WHAT THE EXERCISE ASKS: Make an exact copy of the lines below.
──────── DATA TO USE ────────
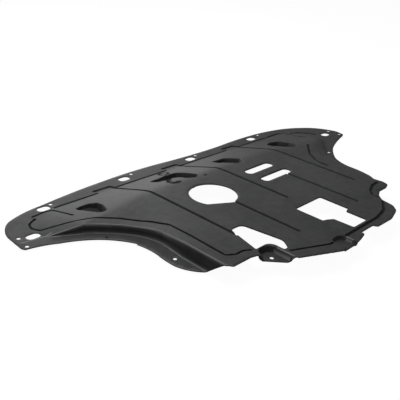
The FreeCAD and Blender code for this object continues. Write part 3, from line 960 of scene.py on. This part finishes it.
def plasticMaterial():
    look = {
        "dark": (0.023, 0.0235, 0.0245, 1),
        "light": (0.049, 0.0495, 0.052, 1),
        "toneEnds": (0.36, 0.64),  # the noise of the darkest and of the lightest places
        # the colour of the painted fold highlights, and how much of it is mixed in
        "foldHighlight": (0.34, 0.34, 0.345, 1),
        "highlightShare": 0.9,
        # the colour of the painted shade
        "shaded": (0.006, 0.006, 0.006, 1),
        "roughness": 0.43,
        "roughCloud": 0.08,
        "roughGrain": 0.06,
        "roughHollow": 0.45,
        "bump": 0.25,
        "bumpHeight": 0.0002,
        "grain": 900.0,
        "cloud": 9.0,
        "speckle": 60.0,
        "index": 1.5,
    }
    s = Shader(bpy.data.materials.new("shieldPlastic"))
    where = s.node("TexCoord", output=3)
    cloud = s.node("TexNoise", Vector=where, Scale=look["cloud"], Detail=4.0, Roughness=0.55)
    grain = s.node("TexNoise", Vector=where, Scale=look["grain"], Detail=2.0, Roughness=0.6)
    foldHighlight = s.node("Attribute", {"attribute_name": "paintedFoldHighlight"}, 2)
    speckle = s.node("TexNoise", Vector=where, Scale=look["speckle"], Detail=3.0, Roughness=0.6)
    tone = cloud * 0.5 + speckle * 0.5
    colour = s.mixColor(tone.step(*look["toneEnds"]), look["dark"], look["light"])
    # painted highlight along the folds
    colour = s.mixColor(foldHighlight * look["highlightShare"], colour, look["foldHighlight"])
    # painted shade on the wall, beads, marks and pocket floors, which also makes them rougher
    paintedShade = s.node("Attribute", {"attribute_name": "paintedShade"}, 2)
    colour = s.mixColor(paintedShade, colour, look["shaded"])
    rough = cloud * look["roughCloud"] + grain * look["roughGrain"]
    rough = rough + look["roughness"] + paintedShade * look["roughHollow"]
    bump = s.node("Bump", Strength=look["bump"], Distance=look["bumpHeight"], Height=grain)
    surface = s.node("BsdfPrincipled", Base_Color=colour, Roughness=rough, Normal=bump, IOR=look["index"])
    return s.done(surface)


print("material: black moulded plastic")
shield.data.materials.append(plasticMaterial())

white = (1, 1, 1, 1)

# The table and the room: pale, and white where the camera sees them
studioPlan = {
    "floorHalf": 12.0,
    "floorDrop": 0.0004,
    "floorTones": ((0.50, 0.50, 0.50, 1), (0.52, 0.52, 0.52, 1)),
    "floorCloud": 1.5,
    "floorGlow": 1.12,
    "floorShown": 0.86,  # the glow's share for the camera
    "roomLight": 0.16,
    "roomShown": 1.0,
}


def floorMaterial(p):
    s = Shader(bpy.data.materials.new("paleFloor"))
    where = s.node("TexCoord", output=3)
    cloud = s.node("TexNoise", Vector=where, Scale=p["floorCloud"], Detail=2.0)
    matte = s.node("BsdfDiffuse", Color=s.mixColor(cloud, *p["floorTones"]))
    glow = s.node("Emission", Color=white, Strength=p["floorGlow"])
    seen = s.node("LightPath")
    surface = s.node("MixShader", at0=seen * p["floorShown"], at1=matte, at2=glow)
    return s.done(surface)


def addFloor(p):
    size = p["floorHalf"]
    corners = [(-size, -size, 0), (size, -size, 0), (size, size, 0), (-size, size, 0)]
    mesh = bpy.data.meshes.new("studioFloor")
    mesh.from_pydata(corners, [], [(0, 1, 2, 3)])
    mesh.materials.append(floorMaterial(p))
    obj = bpy.data.objects.new("studioFloor", mesh)
    scene.collection.objects.link(obj)
    obj.location.z = -p["floorDrop"]


def addWorld(p):
    s = Shader(bpy.data.worlds.new("studio"))
    soft = s.node("Background", Color=white, Strength=p["roomLight"])
    shown = s.node("Background", Color=white, Strength=p["roomShown"])
    seen = s.node("LightPath")
    scene.world = s.done(s.node("MixShader", at0=seen, at1=soft, at2=shown), "World")


print("studio: floor, world, lights and camera")
addFloor(studioPlan)
addWorld(studioPlan)


def addLight(name, place, aim, size, power):
    # a rectangular lamp of the given width and height, in metres and watts
    data = bpy.data.lights.new(name, "AREA")
    data.shape = "RECTANGLE"
    data.size, data.size_y = size
    data.energy = power
    obj = bpy.data.objects.new(name, data)
    scene.collection.objects.link(obj)
    obj.location = place
    obj.rotation_euler = (Vector(aim) - Vector(place)).to_track_quat("-Z", "Y").to_euler()


addLight("rearSoftbox", (0.9, 2.45, 0.5), (-0.3, 0.2, 0.03), (1.9, 0.8), 10)
addLight("topSoftbox", (-0.2, 1.1, 2.6), (-0.1, 0, 0), (1.6, 1.6), 45)
addLight("farSoftbox", (1.9, 1.75, 1.4), (-0.05, 0, 0), (1.8, 1.0), 2)

# The camera as it was recovered: degrees and metres, and the focal length in pixels of the picture
cameraPlan = {
    "azimuth": 42.0853,
    "elevation": 25.9142,
    "roll": 4.1186,
    "distance": 1.42980,
    "target": (-0.1847, 0.0342, 0.0385),
    "focal": 628.08,
    "frame": 400.0,  # width of the picture in pixels
    "sensor": 36.0,
    "near": 0.05,
}


def addCamera(p):
    az, el, roll = (math.radians(p[k]) for k in ("azimuth", "elevation", "roll"))
    ahead = Vector((math.cos(az) * math.cos(el), math.sin(az) * math.cos(el), -math.sin(el)))
    side = Vector((math.sin(az), -math.cos(az), 0))
    upward = side.cross(ahead)
    right = side * math.cos(roll) + upward * math.sin(roll)
    up = upward * math.cos(roll) - side * math.sin(roll)
    data = bpy.data.cameras.new("camera")
    data.sensor_width = p["sensor"]
    data.lens = p["focal"] * p["sensor"] / p["frame"]
    data.clip_start = p["near"]
    obj = bpy.data.objects.new("camera", data)
    scene.collection.objects.link(obj)
    place = Vector(p["target"]) - ahead * p["distance"]
    axes = Matrix((right, up, -ahead)).transposed()
    obj.matrix_world = Matrix.Translation(place) @ axes.to_4x4()
    scene.camera = obj


addCamera(cameraPlan)
scene.view_settings.view_transform = "Standard"
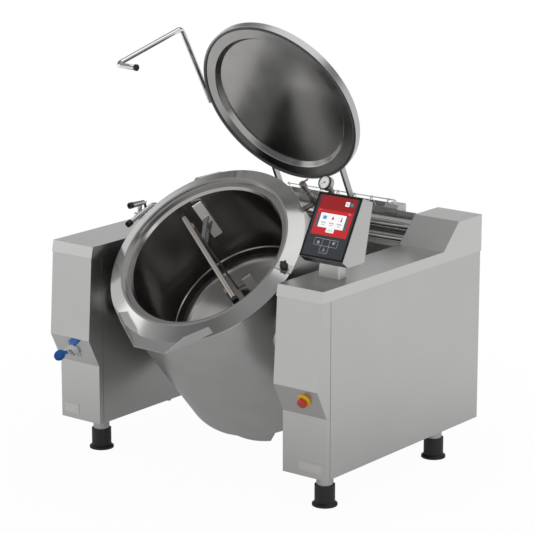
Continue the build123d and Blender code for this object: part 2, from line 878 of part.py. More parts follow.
────────
REPLY:
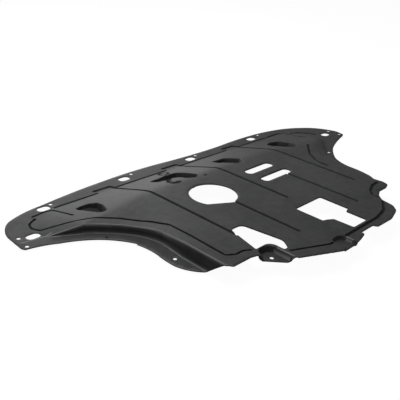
The FreeCAD and Blender code for this object continues. Write part 3, from line 960 of scene.py on. This part finishes it.
def plasticMaterial():
    look = {
        "dark": (0.023, 0.0235, 0.0245, 1),
        "light": (0.049, 0.0495, 0.052, 1),
        "toneEnds": (0.36, 0.64),  # the noise of the darkest and of the lightest places
        # the colour of the painted fold highlights, and how much of it is mixed in
        "foldHighlight": (0.34, 0.34, 0.345, 1),
        "highlightShare": 0.9,
        # the colour of the painted shade
        "shaded": (0.006, 0.006, 0.006, 1),
        "roughness": 0.43,
        "roughCloud": 0.08,
        "roughGrain": 0.06,
        "roughHollow": 0.45,
        "bump": 0.25,
        "bumpHeight": 0.0002,
        "grain": 900.0,
        "cloud": 9.0,
        "speckle": 60.0,
        "index": 1.5,
    }
    s = Shader(bpy.data.materials.new("shieldPlastic"))
    where = s.node("TexCoord", output=3)
    cloud = s.node("TexNoise", Vector=where, Scale=look["cloud"], Detail=4.0, Roughness=0.55)
    grain = s.node("TexNoise", Vector=where, Scale=look["grain"], Detail=2.0, Roughness=0.6)
    foldHighlight = s.node("Attribute", {"attribute_name": "paintedFoldHighlight"}, 2)
    speckle = s.node("TexNoise", Vector=where, Scale=look["speckle"], Detail=3.0, Roughness=0.6)
    tone = cloud * 0.5 + speckle * 0.5
    colour = s.mixColor(tone.step(*look["toneEnds"]), look["dark"], look["light"])
    # painted highlight along the folds
    colour = s.mixColor(foldHighlight * look["highlightShare"], colour, look["foldHighlight"])
    # painted shade on the wall, beads, marks and pocket floors, which also makes them rougher
    paintedShade = s.node("Attribute", {"attribute_name": "paintedShade"}, 2)
    colour = s.mixColor(paintedShade, colour, look["shaded"])
    rough = cloud * look["roughCloud"] + grain * look["roughGrain"]
    rough = rough + look["roughness"] + paintedShade * look["roughHollow"]
    bump = s.node("Bump", Strength=look["bump"], Distance=look["bumpHeight"], Height=grain)
    surface = s.node("BsdfPrincipled", Base_Color=colour, Roughness=rough, Normal=bump, IOR=look["index"])
    return s.done(surface)


print("material: black moulded plastic")
shield.data.materials.append(plasticMaterial())

white = (1, 1, 1, 1)

# The table and the room: pale, and white where the camera sees them
studioPlan = {
    "floorHalf": 12.0,
    "floorDrop": 0.0004,
    "floorTones": ((0.50, 0.50, 0.50, 1), (0.52, 0.52, 0.52, 1)),
    "floorCloud": 1.5,
    "floorGlow": 1.12,
    "floorShown": 0.86,  # the glow's share for the camera
    "roomLight": 0.16,
    "roomShown": 1.0,
}


def floorMaterial(p):
    s = Shader(bpy.data.materials.new("paleFloor"))
    where = s.node("TexCoord", output=3)
    cloud = s.node("TexNoise", Vector=where, Scale=p["floorCloud"], Detail=2.0)
    matte = s.node("BsdfDiffuse", Color=s.mixColor(cloud, *p["floorTones"]))
    glow = s.node("Emission", Color=white, Strength=p["floorGlow"])
    seen = s.node("LightPath")
    surface = s.node("MixShader", at0=seen * p["floorShown"], at1=matte, at2=glow)
    return s.done(surface)


def addFloor(p):
    size = p["floorHalf"]
    corners = [(-size, -size, 0), (size, -size, 0), (size, size, 0), (-size, size, 0)]
    mesh = bpy.data.meshes.new("studioFloor")
    mesh.from_pydata(corners, [], [(0, 1, 2, 3)])
    mesh.materials.append(floorMaterial(p))
    obj = bpy.data.objects.new("studioFloor", mesh)
    scene.collection.objects.link(obj)
    obj.location.z = -p["floorDrop"]


def addWorld(p):
    s = Shader(bpy.data.worlds.new("studio"))
    soft = s.node("Background", Color=white, Strength=p["roomLight"])
    shown = s.node("Background", Color=white, Strength=p["roomShown"])
    seen = s.node("LightPath")
    scene.world = s.done(s.node("MixShader", at0=seen, at1=soft, at2=shown), "World")


print("studio: floor, world, lights and camera")
addFloor(studioPlan)
addWorld(studioPlan)


def addLight(name, place, aim, size, power):
    # a rectangular lamp of the given width and height, in metres and watts
    data = bpy.data.lights.new(name, "AREA")
    data.shape = "RECTANGLE"
    data.size, data.size_y = size
    data.energy = power
    obj = bpy.data.objects.new(name, data)
    scene.collection.objects.link(obj)
    obj.location = place
    obj.rotation_euler = (Vector(aim) - Vector(place)).to_track_quat("-Z", "Y").to_euler()


addLight("rearSoftbox", (0.9, 2.45, 0.5), (-0.3, 0.2, 0.03), (1.9, 0.8), 10)
addLight("topSoftbox", (-0.2, 1.1, 2.6), (-0.1, 0, 0), (1.6, 1.6), 45)
addLight("farSoftbox", (1.9, 1.75, 1.4), (-0.05, 0, 0), (1.8, 1.0), 2)

# The camera as it was recovered: degrees and metres, and the focal length in pixels of the picture
cameraPlan = {
    "azimuth": 42.0853,
    "elevation": 25.9142,
    "roll": 4.1186,
    "distance": 1.42980,
    "target": (-0.1847, 0.0342, 0.0385),
    "focal": 628.08,
    "frame": 400.0,  # width of the picture in pixels
    "sensor": 36.0,
    "near": 0.05,
}


def addCamera(p):
    az, el, roll = (math.radians(p[k]) for k in ("azimuth", "elevation", "roll"))
    ahead = Vector((math.cos(az) * math.cos(el), math.sin(az) * math.cos(el), -math.sin(el)))
    side = Vector((math.sin(az), -math.cos(az), 0))
    upward = side.cross(ahead)
    right = side * math.cos(roll) + upward * math.sin(roll)
    up = upward * math.cos(roll) - side * math.sin(roll)
    data = bpy.data.cameras.new("camera")
    data.sensor_width = p["sensor"]
    data.lens = p["focal"] * p["sensor"] / p["frame"]
    data.clip_start = p["near"]
    obj = bpy.data.objects.new("camera", data)
    scene.collection.objects.link(obj)
    place = Vector(p["target"]) - ahead * p["distance"]
    axes = Matrix((right, up, -ahead)).transposed()
    obj.matrix_world = Matrix.Translation(place) @ axes.to_4x4()
    scene.camera = obj


addCamera(cameraPlan)
scene.view_settings.view_transform = "Standard"
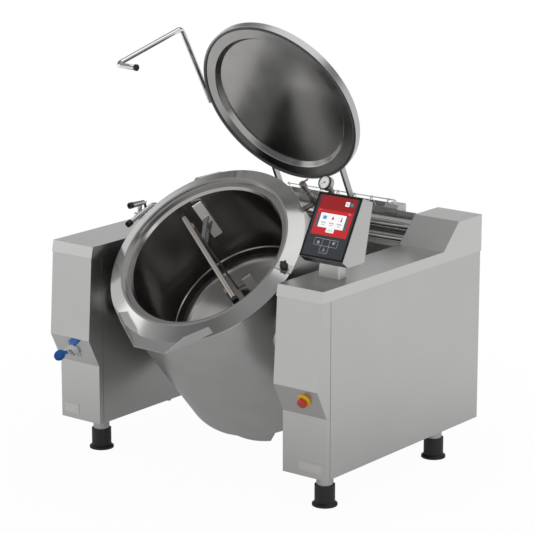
Continue the build123d and Blender code for this object: part 2, from line 878 of part.py. More parts follow.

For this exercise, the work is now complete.